**TO BE DONE:** The data below must be copied in full and without any change.

[Begin DATA LINES]

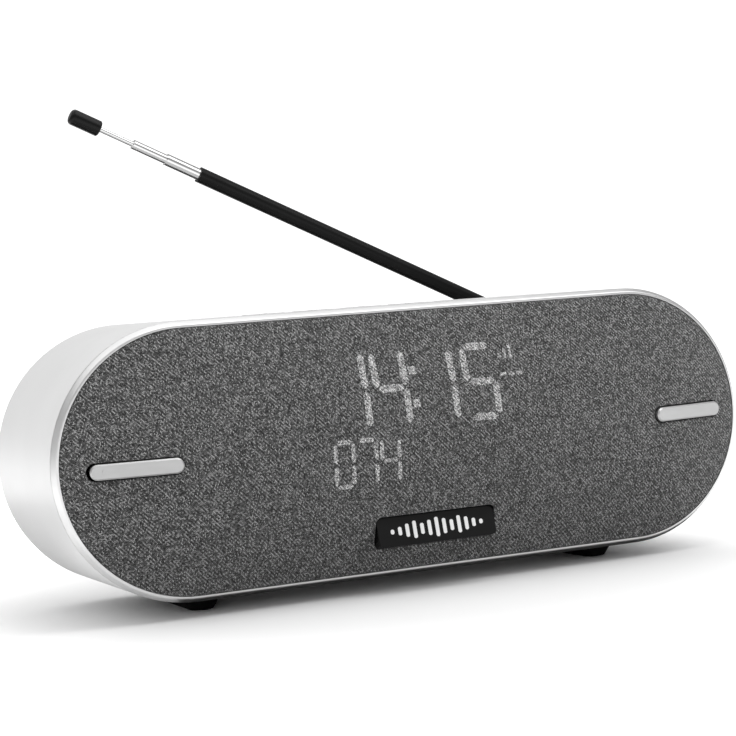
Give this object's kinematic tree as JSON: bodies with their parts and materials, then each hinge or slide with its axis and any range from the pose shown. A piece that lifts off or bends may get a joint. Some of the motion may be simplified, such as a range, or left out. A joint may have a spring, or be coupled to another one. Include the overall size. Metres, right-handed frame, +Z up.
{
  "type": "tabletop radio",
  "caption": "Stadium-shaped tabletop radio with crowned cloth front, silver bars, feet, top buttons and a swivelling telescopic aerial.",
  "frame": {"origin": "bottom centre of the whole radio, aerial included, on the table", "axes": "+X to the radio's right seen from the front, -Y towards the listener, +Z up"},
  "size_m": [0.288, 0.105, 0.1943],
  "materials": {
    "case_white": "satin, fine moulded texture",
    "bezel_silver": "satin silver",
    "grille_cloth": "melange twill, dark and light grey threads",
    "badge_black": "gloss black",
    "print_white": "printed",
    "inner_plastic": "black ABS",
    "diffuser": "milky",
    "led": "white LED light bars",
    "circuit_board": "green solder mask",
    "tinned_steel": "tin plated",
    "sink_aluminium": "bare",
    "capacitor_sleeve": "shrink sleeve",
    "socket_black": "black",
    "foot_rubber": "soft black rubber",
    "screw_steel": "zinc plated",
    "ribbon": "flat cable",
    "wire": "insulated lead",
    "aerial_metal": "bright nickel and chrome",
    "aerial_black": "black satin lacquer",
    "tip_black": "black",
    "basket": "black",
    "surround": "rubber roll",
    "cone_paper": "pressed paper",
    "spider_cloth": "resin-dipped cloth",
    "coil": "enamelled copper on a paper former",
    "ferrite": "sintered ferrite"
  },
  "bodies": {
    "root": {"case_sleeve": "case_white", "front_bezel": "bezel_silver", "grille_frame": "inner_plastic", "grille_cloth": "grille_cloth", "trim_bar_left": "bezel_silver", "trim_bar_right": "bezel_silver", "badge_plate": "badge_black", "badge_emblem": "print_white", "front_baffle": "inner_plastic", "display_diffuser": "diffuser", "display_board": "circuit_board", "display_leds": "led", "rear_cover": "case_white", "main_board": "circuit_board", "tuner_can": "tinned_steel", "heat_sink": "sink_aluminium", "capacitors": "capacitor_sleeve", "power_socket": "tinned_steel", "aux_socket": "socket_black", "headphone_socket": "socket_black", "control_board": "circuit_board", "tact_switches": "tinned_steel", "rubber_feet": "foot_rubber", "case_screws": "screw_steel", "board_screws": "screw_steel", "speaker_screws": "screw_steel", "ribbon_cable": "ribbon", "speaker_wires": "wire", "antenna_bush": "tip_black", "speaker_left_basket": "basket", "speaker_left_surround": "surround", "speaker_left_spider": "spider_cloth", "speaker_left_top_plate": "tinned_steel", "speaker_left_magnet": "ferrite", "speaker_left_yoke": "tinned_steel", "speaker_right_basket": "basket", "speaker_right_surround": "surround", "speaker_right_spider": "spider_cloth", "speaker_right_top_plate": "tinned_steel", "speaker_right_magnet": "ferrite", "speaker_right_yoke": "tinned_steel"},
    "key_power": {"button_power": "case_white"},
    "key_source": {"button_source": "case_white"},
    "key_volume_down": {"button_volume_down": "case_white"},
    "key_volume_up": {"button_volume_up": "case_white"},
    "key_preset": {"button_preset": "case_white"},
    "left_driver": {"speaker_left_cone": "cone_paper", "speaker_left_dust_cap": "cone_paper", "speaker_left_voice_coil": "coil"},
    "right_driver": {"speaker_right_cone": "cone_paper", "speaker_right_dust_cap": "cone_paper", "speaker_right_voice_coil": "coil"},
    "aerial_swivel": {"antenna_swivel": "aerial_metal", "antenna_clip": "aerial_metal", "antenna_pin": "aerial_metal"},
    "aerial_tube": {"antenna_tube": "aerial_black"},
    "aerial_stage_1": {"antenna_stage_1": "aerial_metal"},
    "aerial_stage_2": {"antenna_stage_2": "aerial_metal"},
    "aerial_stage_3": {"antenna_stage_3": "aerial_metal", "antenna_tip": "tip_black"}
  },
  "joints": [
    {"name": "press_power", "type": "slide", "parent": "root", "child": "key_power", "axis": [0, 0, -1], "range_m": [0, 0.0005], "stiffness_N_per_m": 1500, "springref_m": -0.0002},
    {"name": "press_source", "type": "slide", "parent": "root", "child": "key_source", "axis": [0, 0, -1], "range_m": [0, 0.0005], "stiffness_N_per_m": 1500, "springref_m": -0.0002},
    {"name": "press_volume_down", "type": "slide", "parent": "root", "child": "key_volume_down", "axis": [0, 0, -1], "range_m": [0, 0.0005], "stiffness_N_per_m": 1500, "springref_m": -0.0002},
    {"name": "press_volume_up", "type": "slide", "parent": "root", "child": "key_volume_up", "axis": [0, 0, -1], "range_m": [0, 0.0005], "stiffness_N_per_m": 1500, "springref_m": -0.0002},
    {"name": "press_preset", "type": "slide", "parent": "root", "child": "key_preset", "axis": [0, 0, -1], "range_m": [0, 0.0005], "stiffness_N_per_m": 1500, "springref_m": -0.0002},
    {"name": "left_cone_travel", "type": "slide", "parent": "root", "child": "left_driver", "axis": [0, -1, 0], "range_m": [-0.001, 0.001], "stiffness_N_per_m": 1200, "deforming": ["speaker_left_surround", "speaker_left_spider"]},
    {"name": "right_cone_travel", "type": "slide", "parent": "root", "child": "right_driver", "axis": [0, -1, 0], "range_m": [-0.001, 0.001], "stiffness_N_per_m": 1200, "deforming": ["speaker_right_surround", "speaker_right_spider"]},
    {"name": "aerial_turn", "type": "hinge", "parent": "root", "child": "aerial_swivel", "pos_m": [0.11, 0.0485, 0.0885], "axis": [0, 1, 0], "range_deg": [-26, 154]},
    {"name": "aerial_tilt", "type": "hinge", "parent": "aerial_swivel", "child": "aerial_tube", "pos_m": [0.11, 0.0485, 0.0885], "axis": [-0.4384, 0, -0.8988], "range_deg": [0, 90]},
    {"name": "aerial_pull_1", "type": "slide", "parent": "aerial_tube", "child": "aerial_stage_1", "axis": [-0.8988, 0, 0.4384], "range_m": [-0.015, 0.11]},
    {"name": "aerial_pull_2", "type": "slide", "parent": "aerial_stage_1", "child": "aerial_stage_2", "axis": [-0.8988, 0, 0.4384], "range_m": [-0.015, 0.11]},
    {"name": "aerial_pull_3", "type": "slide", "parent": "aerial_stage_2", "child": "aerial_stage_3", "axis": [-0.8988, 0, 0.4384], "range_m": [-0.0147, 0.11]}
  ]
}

[End DATA LINES]

**RESULT FOR THIS EXERCISE:**
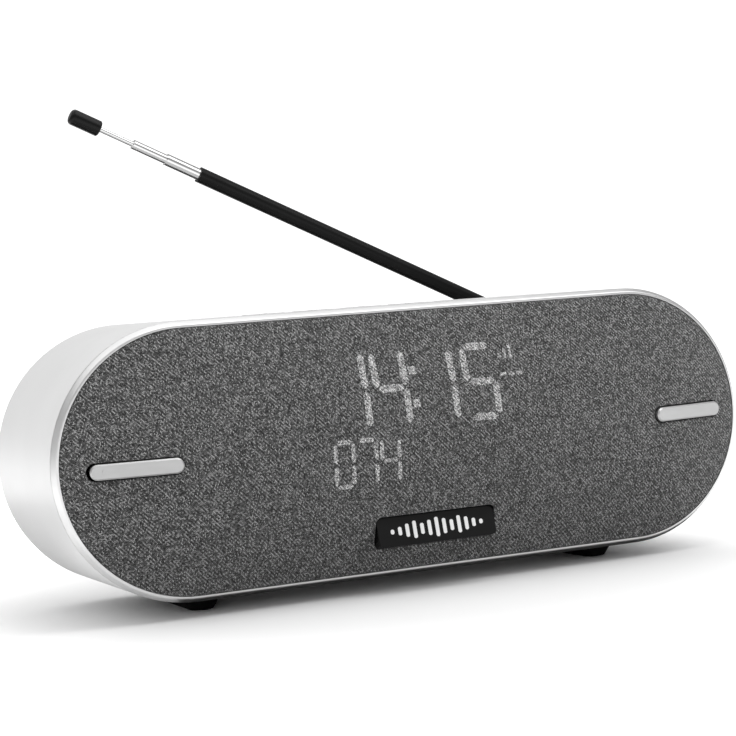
Give this object's kinematic tree as JSON: bodies with their parts and materials, then each hinge or slide with its axis and any range from the pose shown. A piece that lifts off or bends may get a joint. Some of the motion may be simplified, such as a range, or left out. A joint may have a spring, or be coupled to another one. Include the overall size. Metres, right-handed frame, +Z up.
{
  "type": "tabletop radio",
  "caption": "Stadium-shaped tabletop radio with crowned cloth front, silver bars, feet, top buttons and a swivelling telescopic aerial.",
  "frame": {"origin": "bottom centre of the whole radio, aerial included, on the table", "axes": "+X to the radio's right seen from the front, -Y towards the listener, +Z up"},
  "size_m": [0.288, 0.105, 0.1943],
  "materials": {
    "case_white": "satin, fine moulded texture",
    "bezel_silver": "satin silver",
    "grille_cloth": "melange twill, dark and light grey threads",
    "badge_black": "gloss black",
    "print_white": "printed",
    "inner_plastic": "black ABS",
    "diffuser": "milky",
    "led": "white LED light bars",
    "circuit_board": "green solder mask",
    "tinned_steel": "tin plated",
    "sink_aluminium": "bare",
    "capacitor_sleeve": "shrink sleeve",
    "socket_black": "black",
    "foot_rubber": "soft black rubber",
    "screw_steel": "zinc plated",
    "ribbon": "flat cable",
    "wire": "insulated lead",
    "aerial_metal": "bright nickel and chrome",
    "aerial_black": "black satin lacquer",
    "tip_black": "black",
    "basket": "black",
    "surround": "rubber roll",
    "cone_paper": "pressed paper",
    "spider_cloth": "resin-dipped cloth",
    "coil": "enamelled copper on a paper former",
    "ferrite": "sintered ferrite"
  },
  "bodies": {
    "root": {"case_sleeve": "case_white", "front_bezel": "bezel_silver", "grille_frame": "inner_plastic", "grille_cloth": "grille_cloth", "trim_bar_left": "bezel_silver", "trim_bar_right": "bezel_silver", "badge_plate": "badge_black", "badge_emblem": "print_white", "front_baffle": "inner_plastic", "display_diffuser": "diffuser", "display_board": "circuit_board", "display_leds": "led", "rear_cover": "case_white", "main_board": "circuit_board", "tuner_can": "tinned_steel", "heat_sink": "sink_aluminium", "capacitors": "capacitor_sleeve", "power_socket": "tinned_steel", "aux_socket": "socket_black", "headphone_socket": "socket_black", "control_board": "circuit_board", "tact_switches": "tinned_steel", "rubber_feet": "foot_rubber", "case_screws": "screw_steel", "board_screws": "screw_steel", "speaker_screws": "screw_steel", "ribbon_cable": "ribbon", "speaker_wires": "wire", "antenna_bush": "tip_black", "speaker_left_basket": "basket", "speaker_left_surround": "surround", "speaker_left_spider": "spider_cloth", "speaker_left_top_plate": "tinned_steel", "speaker_left_magnet": "ferrite", "speaker_left_yoke": "tinned_steel", "speaker_right_basket": "basket", "speaker_right_surround": "surround", "speaker_right_spider": "spider_cloth", "speaker_right_top_plate": "tinned_steel", "speaker_right_magnet": "ferrite", "speaker_right_yoke": "tinned_steel"},
    "key_power": {"button_power": "case_white"},
    "key_source": {"button_source": "case_white"},
    "key_volume_down": {"button_volume_down": "case_white"},
    "key_volume_up": {"button_volume_up": "case_white"},
    "key_preset": {"button_preset": "case_white"},
    "left_driver": {"speaker_left_cone": "cone_paper", "speaker_left_dust_cap": "cone_paper", "speaker_left_voice_coil": "coil"},
    "right_driver": {"speaker_right_cone": "cone_paper", "speaker_right_dust_cap": "cone_paper", "speaker_right_voice_coil": "coil"},
    "aerial_swivel": {"antenna_swivel": "aerial_metal", "antenna_clip": "aerial_metal", "antenna_pin": "aerial_metal"},
    "aerial_tube": {"antenna_tube": "aerial_black"},
    "aerial_stage_1": {"antenna_stage_1": "aerial_metal"},
    "aerial_stage_2": {"antenna_stage_2": "aerial_metal"},
    "aerial_stage_3": {"antenna_stage_3": "aerial_metal", "antenna_tip": "tip_black"}
  },
  "joints": [
    {"name": "press_power", "type": "slide", "parent": "root", "child": "key_power", "axis": [0, 0, -1], "range_m": [0, 0.0005], "stiffness_N_per_m": 1500, "springref_m": -0.0002},
    {"name": "press_source", "type": "slide", "parent": "root", "child": "key_source", "axis": [0, 0, -1], "range_m": [0, 0.0005], "stiffness_N_per_m": 1500, "springref_m": -0.0002},
    {"name": "press_volume_down", "type": "slide", "parent": "root", "child": "key_volume_down", "axis": [0, 0, -1], "range_m": [0, 0.0005], "stiffness_N_per_m": 1500, "springref_m": -0.0002},
    {"name": "press_volume_up", "type": "slide", "parent": "root", "child": "key_volume_up", "axis": [0, 0, -1], "range_m": [0, 0.0005], "stiffness_N_per_m": 1500, "springref_m": -0.0002},
    {"name": "press_preset", "type": "slide", "parent": "root", "child": "key_preset", "axis": [0, 0, -1], "range_m": [0, 0.0005], "stiffness_N_per_m": 1500, "springref_m": -0.0002},
    {"name": "left_cone_travel", "type": "slide", "parent": "root", "child": "left_driver", "axis": [0, -1, 0], "range_m": [-0.001, 0.001], "stiffness_N_per_m": 1200, "deforming": ["speaker_left_surround", "speaker_left_spider"]},
    {"name": "right_cone_travel", "type": "slide", "parent": "root", "child": "right_driver", "axis": [0, -1, 0], "range_m": [-0.001, 0.001], "stiffness_N_per_m": 1200, "deforming": ["speaker_right_surround", "speaker_right_spider"]},
    {"name": "aerial_turn", "type": "hinge", "parent": "root", "child": "aerial_swivel", "pos_m": [0.11, 0.0485, 0.0885], "axis": [0, 1, 0], "range_deg": [-26, 154]},
    {"name": "aerial_tilt", "type": "hinge", "parent": "aerial_swivel", "child": "aerial_tube", "pos_m": [0.11, 0.0485, 0.0885], "axis": [-0.4384, 0, -0.8988], "range_deg": [0, 90]},
    {"name": "aerial_pull_1", "type": "slide", "parent": "aerial_tube", "child": "aerial_stage_1", "axis": [-0.8988, 0, 0.4384], "range_m": [-0.015, 0.11]},
    {"name": "aerial_pull_2", "type": "slide", "parent": "aerial_stage_1", "child": "aerial_stage_2", "axis": [-0.8988, 0, 0.4384], "range_m": [-0.015, 0.11]},
    {"name": "aerial_pull_3", "type": "slide", "parent": "aerial_stage_2", "child": "aerial_stage_3", "axis": [-0.8988, 0, 0.4384], "range_m": [-0.0147, 0.11]}
  ]
}